The return of the Ashes, with England Men and Women to tour Australia in 2025.
“Kangaroo and Kiwi tours to resume.
“International tours for other nations are back on the agenda.
“Dedicated Northern Hemisphere and Southern Hemisphere Tri-Nations and Four Nations tournaments.
“Greater emphasis on Regional Championships and World Cup qualifying process, including a new World Series to help nations develop.
“Men’s and Women’s games to grow under new International Calendar.
“Change to World Cups cycle, with the next World Cup for Men’s, Women’s and Wheelchair teams to be staged in 2026.
“A World Cup every two years, with a stand-alone Women’s World Cup in 2028, followed by the Men’s World Cup in 2030.
“No World Cup 9s in the calendar as IRL focuses on developing 13-a-side and Wheelchair games.”
They also attached the following statement:
“An IRL board meeting in Singapore has agreed to a new calendar to 2030 aimed at capitalising on the growth of the international game.
“Tonga’s historic end-of-season series against England and the anticipated announcement of new tournaments in both the Southern Hemisphere and the Northern Hemisphere are set to signal the start of an exciting new era.
“The development of Tri-Nations or Four Nations tournaments in each hemisphere will be key features of the first five years of the International Calendar.
“There will also be more international tours, with the return of the Ashes in 2025 when England Men’s and Women’s teams travel to Australia.
“The Kiwis and Kangaroos will head north to play England in 2027 and 2028 respectively.
“The next Rugby League World Cup for Men’s, Women’s and Wheelchair teams has been moved to 2026 and will be staged in the Southern Hemisphere after France’s withdrawal as hosts for the scheduled 2025 tournament.
“A stand-alone Women’s World Cup will be staged in 2028, with the next Men’s World Cup, after RLWC2026, to be held in 2030.
“Regional Championships and World Cup qualifying tournaments for the Americas, Asia-Pacific, Europe and Middle East-Africa will take on greater emphasis, while a new World Series format is also being developed.
“Further details about those tournaments and other international fixtures in the next five years will be announced by participating nations in coming weeks after consultation with IRL member nations.
“There will also be announcements about the International Calendar beyond 2027 during the international window later this year.”
IRL Chair Troy Grant said: “It is no secret that the Achilles heel for international rugby league for far too long has been the absence of an International Calendar.
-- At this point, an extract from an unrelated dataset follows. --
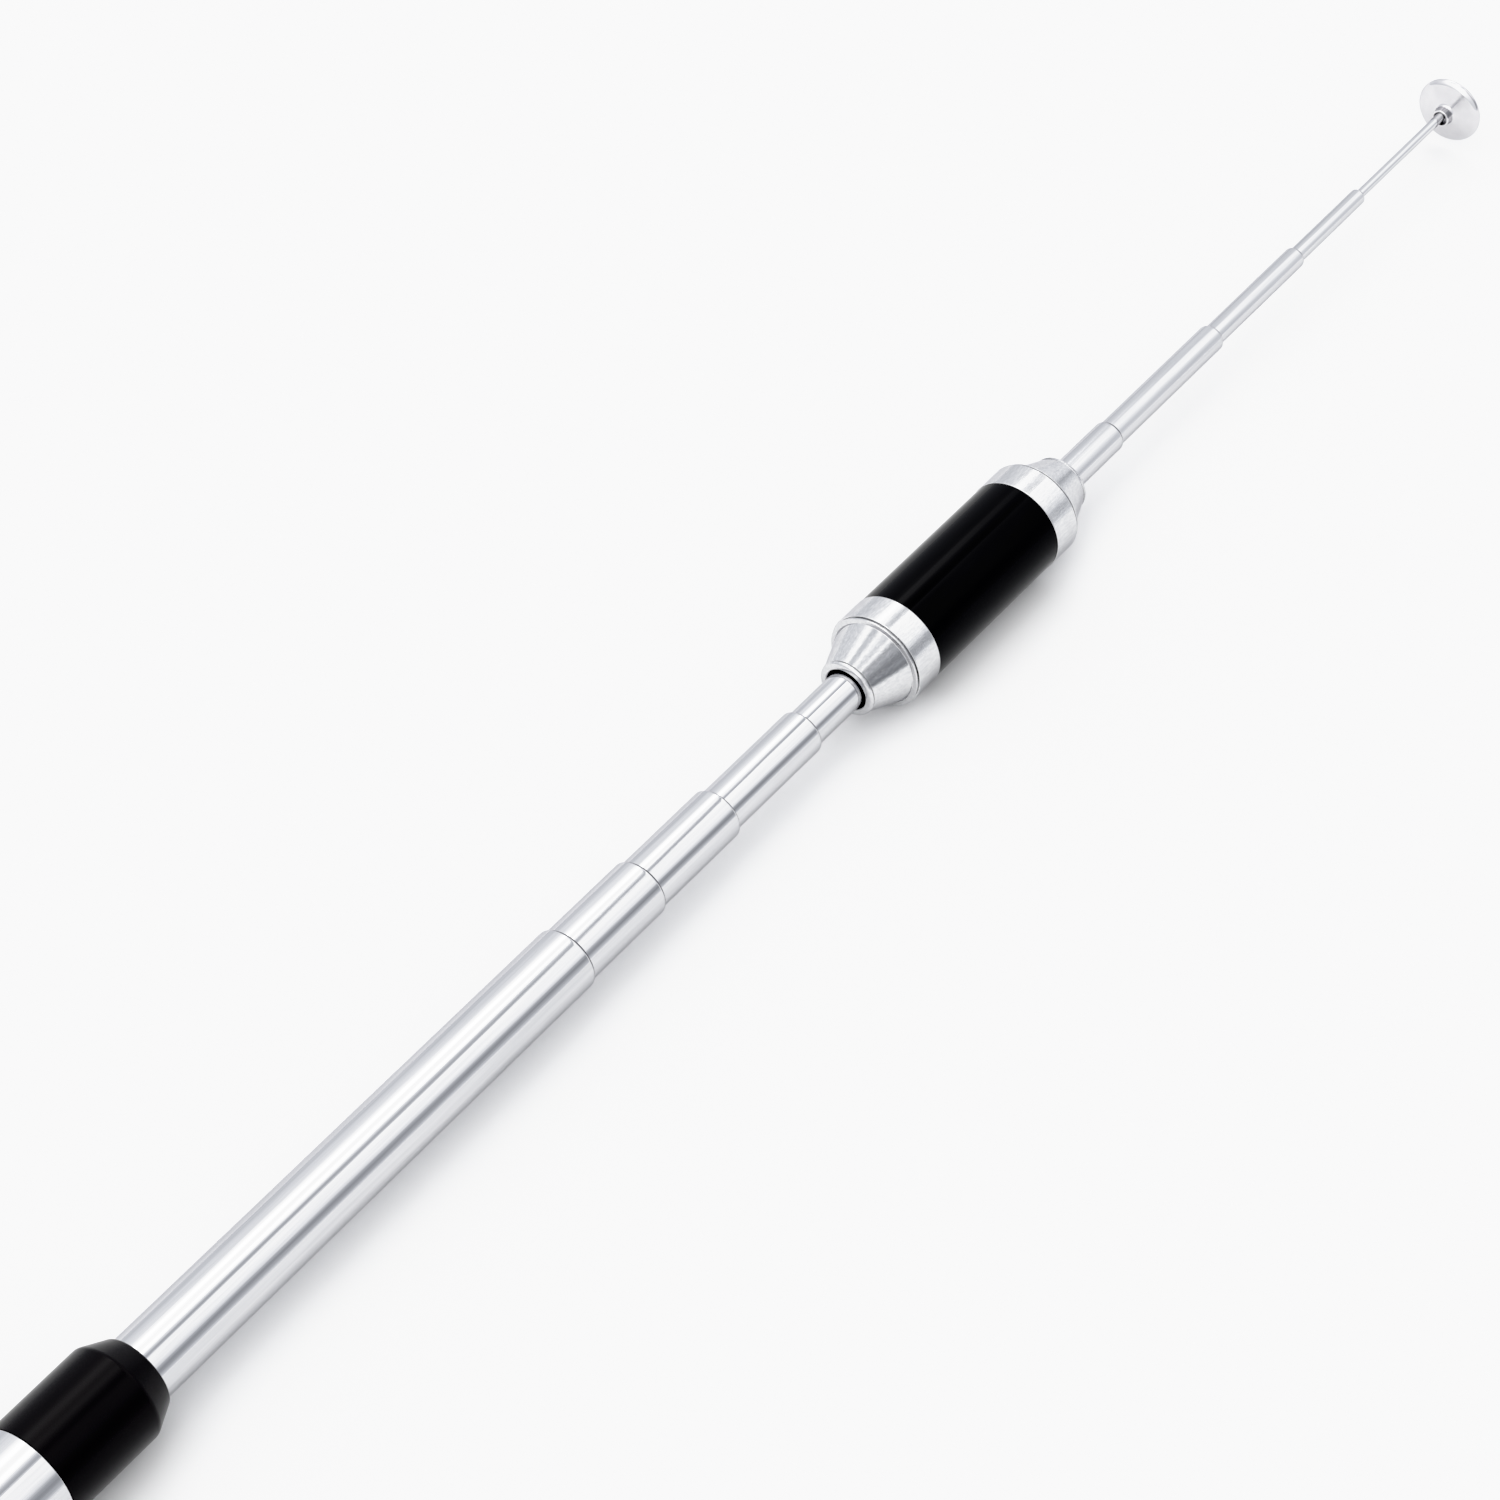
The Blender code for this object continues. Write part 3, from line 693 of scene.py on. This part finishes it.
def make_mast_seat():
    """Bush, plug and cross pin that hold the first tube inside the handle."""
    tube_start, _, tube_radius = span("section_1")
    start, end, outside = span("mast_bush")
    bush = ring_outline(start, end, tube_radius + SEAT_GAP, outside, SMALL_EDGE, BROAD_EDGE)
    turn_drilled_piece("mast_bush", "turned", bush)

    start, end, flange = span("mast_plug")
    seat = tube_start - SEAT_GAP
    spigot = radius_near("mast_plug", end, end)
    plug = rounded([
        (start, 0.0, 0), (start, flange, BROAD_EDGE), (seat, flange, SLIGHT_EDGE),
        (seat, spigot, SLIGHT_EDGE), (end, spigot, BROAD_EDGE), (end, 0.0, 0)])
    turn_drilled_piece("mast_plug", "turned", plug)

    low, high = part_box("mast_pin")
    half = high.z / MM
    radius = (high.x - low.x) / 2 / MM
    outline = rounded([
        (-half, 0.0, 0), (-half, radius, SMALL_EDGE), (half, radius, SMALL_EDGE), (half, 0.0, 0)])
    pin = lathe("mast_pin_ground", outline, THIN_SIDES)
    upright = Matrix.Rotation(pi / 2, 4, "Y")
    pin.data.transform(Matrix.Translation(((low.x + high.x) / 2, 0.0, 0.0)) @ upright)
    finish_piece(pin, "mast_pin")


# ---------------------------------------------------------------- barrel

def cap_outline(node, face, facing):
    """End cap: rounded nose, crease, cone, stepped shoulder, groove and plain ring; pocket inside."""
    def radius_at(depth, reach, pick=max):
        stations = sorted((face + facing * (depth - reach), face + facing * (depth + reach)))
        return radius_near(node, *stations, pick)

    _, _, ring = span(node)
    inside = bore(node) + NOSE_GAP
    nose = radius_at(NOSE_LENGTH, PROBE)
    cone = radius_at(CONE_END, FINE_PROBE)
    tail = max(abs(station - face) for station, _ in corner_rings(node))
    spigot = radius_at(tail, FINE_PROBE)
    pocket = radius_at(tail, FINE_PROBE, min)
    shoulder = ring - SHOULDER_STEP
    groove = ring - GROOVE_DEPTH
    crease = nose - (NOSE_CREASE if facing > 0 else FAR_NOSE_CREASE)
    turns = [pi / 2 * step / NOSE_STEPS for step in range(NOSE_STEPS + 1)]
    nose_top = [
        Vector((NOSE_LENGTH - NOSE_LENGTH * cos(turn), nose - NOSE_BULGE + NOSE_BULGE * sin(turn)))
        for turn in turns]
    body = rounded([
        (NOSE_LENGTH, nose, 0), (NOSE_LENGTH + CREASE_SIDE, crease, 0),
        (CONE_START - CREASE_SIDE, crease, 0), (CONE_START, nose - CREASE_SIDE, HAIR_EDGE),
        (CONE_END, cone, THIN_EDGE), (CONE_END + CONE_FLARE, shoulder, SLIGHT_EDGE),
        (SHOULDER_END, shoulder + SHOULDER_RISE, THIN_EDGE),
        (SHOULDER_END + GROOVE_SIDE, groove, GROOVE_SIDE),
        (GROOVE_END - GROOVE_SIDE, groove, GROOVE_SIDE), (GROOVE_END, ring, RIM_EDGE),
        (RING_LENGTH_END, ring, RIM_EDGE), (RING_LENGTH_END, spigot, FINE_EDGE),
        (tail, spigot, BROAD_EDGE), (tail, pocket, SMALL_EDGE), (CAP_WEB, pocket, SLIGHT_EDGE),
        (CAP_WEB, inside, FINE_EDGE), (NOSE_CHAMFER, inside, 0), (0.0, inside + NOSE_CHAMFER, 0)])
    return [Vector((face + facing * depth, radius)) for depth, radius in nose_top + body[1:]]


def make_barrel():
    for node, facing in (("near_cap", 1), ("far_cap", -1)):
        start, end, _ = span(node)
        turn_piece(node, "turned", cap_outline(node, start if facing > 0 else end, facing), WIDE_SIDES)

    start, end, outside = span("barrel_sleeve")
    ring = ring_outline(start, end, bore("barrel_sleeve"), outside, SLIGHT_EDGE, SLIGHT_EDGE)
    turn_piece("barrel_sleeve", "lacquered", ring, WIDE_SIDES)

    for node in ("near_bush", "far_bush", "near_stop_ring", "far_stop_ring"):
        make_ring(node, BUSH_EDGE)

    start, end, flange = span("barrel_core")
    inside = bore("barrel_core")
    neck = radius_near("barrel_core", start, start)
    wide = [station for station, radius in corner_rings("barrel_core") if radius > flange - PROBE]
    spool = rounded([
        (start, inside, SMALL_EDGE), (start, neck, BROAD_EDGE),
        (min(wide), neck, SMALL_EDGE), (min(wide), flange, BROAD_EDGE),
        (max(wide), flange, BROAD_EDGE), (max(wide), neck, SMALL_EDGE),
        (end, neck, BROAD_EDGE), (end, inside, SMALL_EDGE)])
    turn_piece("barrel_core", "spacer", spool, TUBE_SIDES)


def make_ring(node, edge):
    start, end, outside = span(node)
    turn_piece(node, "ring", ring_outline(start, end, bore(node), outside, edge / 2, edge), TUBE_SIDES)


# ---------------------------------------------------------------- head

def make_head():
    start, end, disc = span("head_cup")
    hub = radius_near("head_cup", start + PROBE, start + HUB_DEPTH - 2 * PROBE)
    hole = bore("head_cup")
    cavity = radius_near("head_cup", start + CAVITY_FLOOR, start + CAVITY_FLOOR)
    pocket = radius_near("head_cup", end, end, min)
    cup = rounded([
        (start, hole, SLIGHT_EDGE), (start, hub, HUB_EDGE),
        (start + HUB_DEPTH, hub + HUB_FLARE, WIDE_EDGE),
        (start + CUP_EDGE, disc - CUP_EDGE_INSET, CUP_EDGE_ROUNDING),
        (start + CUP_EDGE + CUP_RIM_LENGTH, disc, BROAD_EDGE), (end - CUP_FACE_INSET, disc, BROAD_EDGE),
        (end, disc - CUP_FACE_INSET, SMALL_EDGE), (end, pocket, THIN_EDGE),
        (start + POCKET_FLOOR, pocket, SLIGHT_EDGE), (start + POCKET_FLOOR, cavity, SLIGHT_EDGE),
        (start + CAVITY_FLOOR, cavity, SLIGHT_EDGE), (start + CAVITY_FLOOR, hole, FINE_EDGE)])
    turn_piece("head_cup", "turned", cup, WIDE_SIDES)

    start, end, radius = span("magnet")
    magnet = rounded([
        (start, 0.0, 0), (start, radius, MAGNET_EDGE), (end, radius, MAGNET_EDGE), (end, 0.0, 0)])
    turn_piece("magnet", "disc", magnet, WIDE_SIDES)
    make_ring("rod_collar", SLIGHT_EDGE)


# ---------------------------------------------------------------- studio and camera

def sky_ramp(tree, share, stops):
    """Colour ramp of brightness round the tool; the darker a stop, the cooler its tint."""
    ramp = add_node(tree, "ShaderNodeValToRGB", {"Fac": share})
    elements = ramp.color_ramp.elements
    while len(elements) < len(stops):
        elements.new(0.5)
    for element, (angle, light) in zip(elements, stops):
        element.position = (angle - STRAIGHT_DOWN) / 360.0
        coolness = max(0.0, min(1.0, COOL_BELOW - light))
        tint = [warm + (cool - warm) * coolness for warm, cool in zip(WARM, COOL)]
        element.color = (*[light / SKY_PEAK * part for part in tint], 1.0)
    return ramp.outputs["Color"]


def make_studio():
    """Sky of soft boxes round the tool's axis for light and reflections; the camera sees plain white."""
    world = bpy.data.worlds.new("studio")
    bpy.context.scene.world = world
    world.use_nodes = True
    tree = world.node_tree
    tree.nodes.clear()
    direction = add_node(tree, "ShaderNodeTexCoord").outputs["Generated"]
    parts = add_node(tree, "ShaderNodeSeparateXYZ", {"Vector": direction}).outputs

    def calculate(operation, first, second):
        return add_node(tree, "ShaderNodeMath", {0: first, 1: second}, operation=operation).outputs[0]

    def ease(zone, low=0.0, high=1.0):
        """Smooth change between two values, across a zone of the direction's X component."""
        change = add_node(tree, "ShaderNodeMapRange", {
            "Value": parts["X"], "From Min": zone[0], "From Max": zone[1],
            "To Min": low, "To Max": high}, interpolation_type="SMOOTHSTEP")
        return change.outputs["Result"]

    angle = calculate("ARCTAN2", parts["Z"], parts["Y"])

    def round_share(turn):
        """Share of a full turn round the tool, from straight down, after turning the sky by an angle."""
        wrapped = calculate("FLOORED_MODULO", calculate("ADD", angle, turn), tau)
        return calculate("DIVIDE", wrapped, tau)

    share = round_share(pi / 2)
    gap = sky_ramp(tree, round_share(ease(DRIFT_ZONE, pi / 2, pi / 2 + LINE_DRIFT)), GAP)
    across = mix_colours(tree, 1.0, sky_ramp(tree, share, ACROSS), gap, "DARKEN")
    tail = sky_ramp(tree, share, TAIL_LIGHT)
    sky = mix_colours(tree, ease(TAIL_TO_BEHIND), tail, sky_ramp(tree, share, BEHIND))
    sky = mix_colours(tree, ease(BEHIND_TO_ACROSS), sky, across)
    sky = mix_colours(tree, ease(ACROSS_TO_AHEAD), sky, sky_ramp(tree, share, AHEAD))
    sky = mix_colours(tree, ease(AHEAD_TO_BEYOND), sky, sky_ramp(tree, share, BEYOND))
    light = add_node(tree, "ShaderNodeBackground", {"Color": sky, "Strength": SKY_PEAK * SKY_STRENGTH})
    plain = add_node(tree, "ShaderNodeBackground", {"Color": BACKDROP, "Strength": BACKDROP_LIGHT})
    seen = add_node(tree, "ShaderNodeLightPath").outputs["Is Camera Ray"]
    both = add_node(tree, "ShaderNodeMixShader", {0: seen, 1: light.outputs[0], 2: plain.outputs[0]})
    add_node(tree, "ShaderNodeOutputWorld", {"Surface": both.outputs[0]})


def make_floor():
    shape = bmesh.new()
    bmesh.ops.create_grid(shape, x_segments=1, y_segments=1, size=FLOOR_SIZE / 2)
    floor = add_mesh_object("floor", shape)
    floor.location = (AIM.x * MM, 0.0, cad_bounds[0].z)
    material, tree, shader = start_finish("floor")
    set_shader(tree, shader, Base_Color=FLOOR_WHITE, Roughness=0.9, Specular_IOR_Level=0.1)
    floor.data.materials.append(material)


def make_camera():
    data = bpy.data.cameras.new("camera")
    data.lens = LENS
    data.sensor_width = SENSOR
    data.clip_start = NEAREST_SEEN
    data.clip_end = FARTHEST_SEEN
    camera = add_object("camera", data)
    view = Vector((cos(HEADING) * cos(DROP), sin(HEADING) * cos(DROP), -sin(DROP)))
    camera.location = (AIM - view * DISTANCE) * MM
    camera.rotation_euler = (pi / 2 - DROP, 0.0, HEADING - pi / 2)
    bpy.context.scene.camera = camera


def set_tones():
    settings = bpy.context.scene.view_settings
    settings.view_transform = "Standard"
    settings.use_curve_mapping = True
    mapping = settings.curve_mapping
    mapping.clip_max_x = TONES[-1][0]
    curve = mapping.curves[3]
    while len(curve.points) < len(TONES):
        curve.points.new(0.5, 0.5)
    for point, (light, shown) in zip(curve.points, TONES):
        point.location = (light, shown)
        point.handle_type = "AUTO_CLAMPED"
    mapping.update()


make_camera()
make_studio()
make_floor()
make_handle()
make_collar()
make_mast_seat()
make_tubes()
make_rod()
make_liners()
make_barrel()
make_head()

set_tones()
“The ad hoc nature of tournaments and international matches, and the absence of any clarity for nations, players and fans to plan their seasons, is over.
“The International Calendar respects player workloads and importantly also reduces the impact on professional clubs.
“The standards have improved dramatically in recent years regarding player welfare and player workload issues, and they were key considerations in the calendar design.
“After we secure the future of international rugby league, our calendar will help rejuvenate and allow the game to grow globally, recognising the elite in our game and providing pathways for development of the game across all levels.
“I saw first-hand during RLWC2021 in England last year how much it means for players in each of our three disciplines to be able to represent their country of birth or heritage, put on that jersey and play with such pride for their family and nations.
“I couldn’t be happier that we have finally arrived with our much-anticipated calendar. It’s been frustrating and I’ve shared the frustrations of fans, our nations, our clubs and the game broadly that we have failed to realise the potential the international game offers.
“Our calendar will allow us firstly to secure the future of international rugby league, with quality and consistent matches that are competitive, build on traditional rivalries and showcase the greatest game on earth.
“The Ashes return, with England Men’s and Women’s teams to tour Australia in 2025, while international tours are back, with Tonga heading to England in 2023 in an historic start to the new era.
“We have had some well-known legacy issues and world impacting events that have disrupted and destabilised our best efforts but its onwards and upwards from here.
“I want to sincerely thank the Chairs of the Australian Rugby League Commission, England’s Rugby Football League, the Asia-Pacific and European confederations, and the New Zealand Rugby League for their contributions and coming together for the good of the game to make our calendar a reality.”
ARLC Chair Peter V’landys AM said: “The Commission has a focus on growing the international game, with a strong desire to grow rugby league in the Pacific in particular. That starts with having an International Calendar for at least the next five years.
“Accordingly, I thank the Chairman of the IRL Troy Grant, who has been tireless in his pursuit of having a calendar that will grow the international game. His efforts have been rewarded and I’m excited with the opportunities the International Calendar will provide.
“Of equal importance is that there is now a strong plan in place to grow the women’s game at international level. This aligns with the growth of the NRLW competition and the growth of the women’s game at grassroots level.”
RFL Chair Simon Johnson said: “I am delighted that we have been able to bring certainty and growth opportunities to the international game by agreeing a long-term calendar.
“I am grateful to all my colleagues on the IRL Board for the constructive and collegiate spirit displayed in our discussions that have enabled us to confirm such exciting tours and enable the international game to fulfil its potential.
“This is a very exciting day for the game of Rugby League.”